For weeks now, an international firestorm has raged over how Vatican officials handled and mishandled the case of Fr. Lawrence Murphy of Wisconsin. He allegedly molested 200 kids. He admitted molesting 34. He was quietly sent from a school for the deaf to an unsuspecting rural community where he molested again.

And at a crucial, hotly-disputed 1998 meeting, four US Catholic clerics met face-to-face with then-Cardinal Joseph Ratzinger’s top aide to discuss whether Murphy would face charges in the church’s secret, internal court process. He never did.

Since then, dozens and dozens of cardinals, bishops, and other Catholics – commentators, lay people, professors, and others – have disputed news accounts that essentially hold the Pope and his #2 man, Cardinal Tarcisio Bertone, responsible for the mishandling of the Murphy case.

None of those weighing in, however, were in the room when the decision was made. Yet they’re all “backing the boss” and claiming he and other Vatican bureaucrats did no wrong. Yet Murphy went on to molest again.

Guess who’s not talking, however? The four US Catholic clerics who WERE in that room.

Today, we challenge those, all of whom are now bishops, to “come clean.” We ask them to show a little bit of spine, get out of their bunkers, cast aside their PR staff and defense lawyers and excuses, and face the music.
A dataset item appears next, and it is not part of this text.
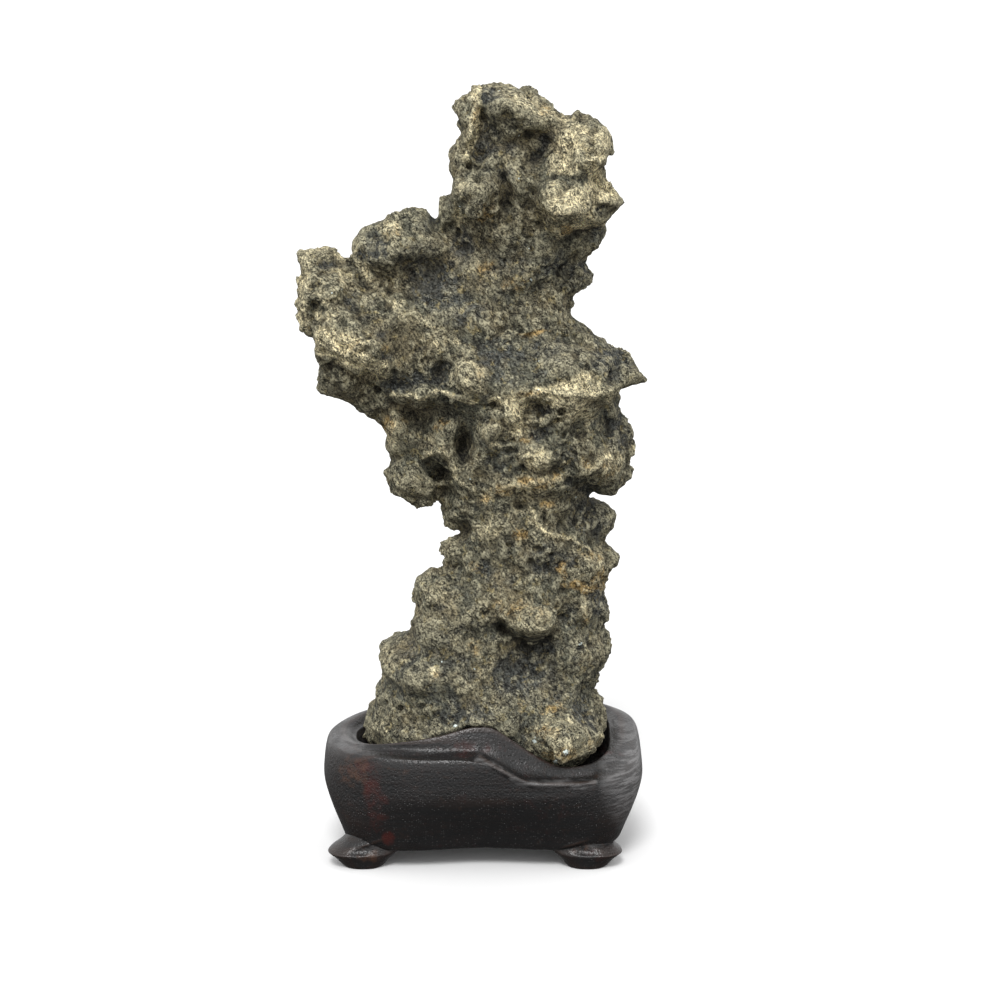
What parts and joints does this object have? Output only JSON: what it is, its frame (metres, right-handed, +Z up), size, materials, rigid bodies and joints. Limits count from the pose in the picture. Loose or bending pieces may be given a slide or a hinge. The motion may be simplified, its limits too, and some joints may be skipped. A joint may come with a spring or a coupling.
{
  "type": "scholars rock",
  "caption": "Tall weathered scholar's rock with pits, ledges and an overhanging head, standing in a carved dark wooden stand with flared feet.",
  "frame": {"origin": "middle of the whole object's footprint box, on the surface the stand's feet rest on", "axes": "+Z up, +X to the viewer's right when facing the front, -Y towards the viewer"},
  "size_m": [0.1266, 0.077, 0.2776],
  "materials": {
    "stone": "matte, pitted",
    "rosewood": "satin, dark stained"
  },
  "bodies": {
    "root": {"rock": "stone", "wooden_stand": "rosewood"}
  },
  "joints": []
}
Specifically, we urge them to “establish the truth of what happened,” and
-- openly discuss and take questions about the Murphy case, and
-- publicly and personally apologize for and explain why they kept silent about Murphy for so long, enabling him to sexually assault others and further wounding dozens, perhaps hundreds of his already suffering victims.
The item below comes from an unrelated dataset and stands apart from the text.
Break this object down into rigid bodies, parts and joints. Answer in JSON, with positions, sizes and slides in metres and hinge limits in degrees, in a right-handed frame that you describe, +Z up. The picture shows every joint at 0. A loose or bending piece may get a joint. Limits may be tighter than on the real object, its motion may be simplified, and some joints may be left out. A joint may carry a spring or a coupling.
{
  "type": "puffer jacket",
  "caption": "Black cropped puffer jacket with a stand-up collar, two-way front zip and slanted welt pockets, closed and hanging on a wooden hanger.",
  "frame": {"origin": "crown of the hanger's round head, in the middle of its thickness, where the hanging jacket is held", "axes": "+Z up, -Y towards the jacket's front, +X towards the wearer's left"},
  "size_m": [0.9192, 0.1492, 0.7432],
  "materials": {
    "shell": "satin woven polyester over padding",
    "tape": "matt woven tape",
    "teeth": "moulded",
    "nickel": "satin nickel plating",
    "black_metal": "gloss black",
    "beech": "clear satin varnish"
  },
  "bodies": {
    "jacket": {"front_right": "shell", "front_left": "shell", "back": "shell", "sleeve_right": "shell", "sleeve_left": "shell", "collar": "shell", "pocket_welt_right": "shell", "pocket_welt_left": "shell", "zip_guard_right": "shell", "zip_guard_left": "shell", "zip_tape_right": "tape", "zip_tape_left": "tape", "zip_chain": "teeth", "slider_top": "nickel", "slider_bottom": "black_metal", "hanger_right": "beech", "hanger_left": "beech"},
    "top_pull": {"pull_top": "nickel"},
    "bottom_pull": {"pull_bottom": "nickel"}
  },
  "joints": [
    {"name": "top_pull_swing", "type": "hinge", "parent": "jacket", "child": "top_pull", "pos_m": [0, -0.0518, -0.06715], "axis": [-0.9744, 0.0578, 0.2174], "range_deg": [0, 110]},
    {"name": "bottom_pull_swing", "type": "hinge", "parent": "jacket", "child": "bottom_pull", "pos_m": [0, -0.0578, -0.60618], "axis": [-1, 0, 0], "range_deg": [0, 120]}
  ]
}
Is this too much to ask? Isn’t this what Catholics and citizens, and the still-suffering Murphy victims, deserve? Isn’t this what’s needed if there’s even a chance for real healing?

Today, we are also trying to buy small ads in two diocesan newspapers to try to find and help others who were molested by Murphy and other church workers.

If we’re allowed to buy them, the ads will say

“Abused by clergy? You can expose predators, protect kids, heal yourself and deter recklessness. But only if you speak up. We’re a confidential self help group. We’re here to help. SNAP, Survivors Network of those Abused by Priests, 1 877 SNAPheals.”

We do this kind of outreach for two reasons. First, because it’s the right thing to do. Second, because it’s effective. Often victims, witnesses, and whistleblowers will step forward if gently but firmly urged to do so.

This is what church officials should do in virtually every single case of a credible allegation against a priest, nun, bishop, seminarian, brother or lay employee. This, however, is what church officials virtually never do.

In addition, bishops should promptly and personally visit each site where a proven, admitted and credibly accused child molesting cleric worked, and emphatically beg anyone who saw, suspected or suffered crimes to call police and other independent sources of help. But again, they virtually never do.

Murphy is dead. He can’t hurt anyone any more. But those who shielded Murphy may still some day face criminal charges. And those who were hurt by Murphy deserve to know they aren’t alone, it’s not their fault, and recovery is possible. . . if they step forward.